Per evitare qualsiasi problema di interpretazione un’ulteriore modifica è arrivata con il dl 174 che aggiunge che «per l’affidamento e l’esecuzione, anche nell’ambito di subcontratti, di attività indicate nel comma 2 è necessario comprovare quantomeno l’avvenuta presentazione della domanda d’iscrizione» alle white list. In più il decreto aggiunge ai settori anche gli ulteriori «individuati per ogni singola Regione con ordinanza in qualità di commissario delegato». Per Gabriele Buia, presidente dell’Ance Emilia-Romagna, l’obbligatorietà di iscrizione alle white list «è positiva, perché come imprese di costruzione siamo più tutelati nella scelta dei nostri fornitori».
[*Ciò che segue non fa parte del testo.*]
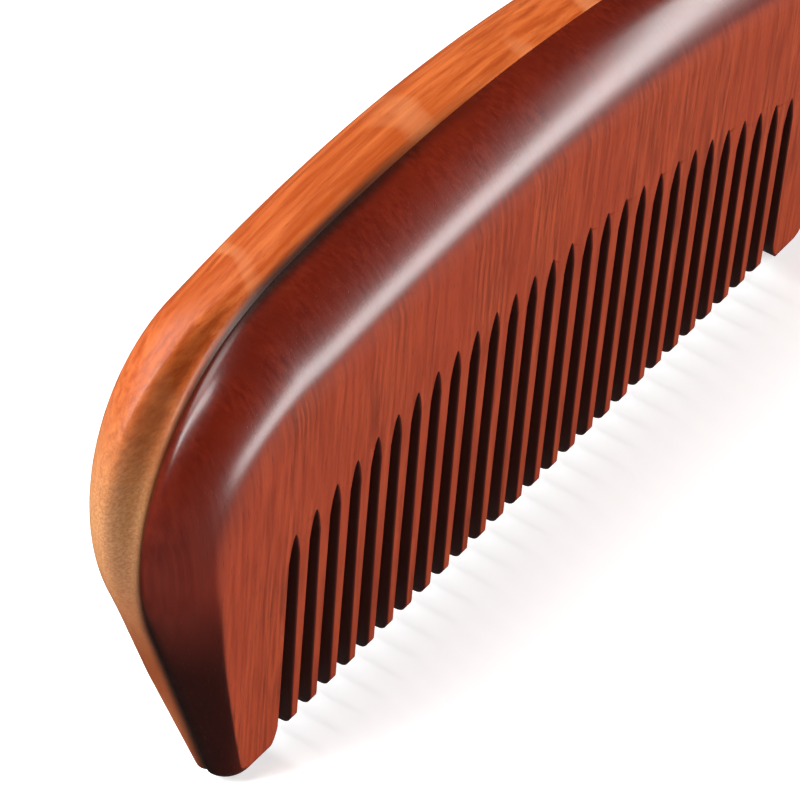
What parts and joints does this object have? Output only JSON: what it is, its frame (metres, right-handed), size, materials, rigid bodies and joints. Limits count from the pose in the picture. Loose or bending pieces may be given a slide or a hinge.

Se su questo l’accordo è più o meno unanime, i dubbi arrivano poi sulla successiva ordinanza 63 e all’estensione del campo di applicazione. Per esempio: le imprese produttrici di macchinari e le cui forniture rientrano nell’affaire della ricostruzione post sisma potrebbero, come spesso accade, non essere italiane. Secondo l’ordinanza però anche loro sarebbero tenute a presentare, alle prefetture competenti (Bologna, Modena, Reggio Emilia o Ferrara) domanda di iscrizione alla white list. C’è poi da considerare il fattore dei tempi di fornitura, che potrebbe inevitabilmente dilatarsi. «Stiamo ancora valutando gli effetti che questa nuova disposizione introdotta dalla Regione Emilia-Romagna potrà avere sulle imprese», afferma Maurizio Marchesini, presidente di Confindustria Emilia-Romagna. «Siamo perplessi, c’è il rischio concreto – aggiunge – di mettere in difficoltà le aziende e rendere più lungo e complesso il percorso di piena ripresa delle attività».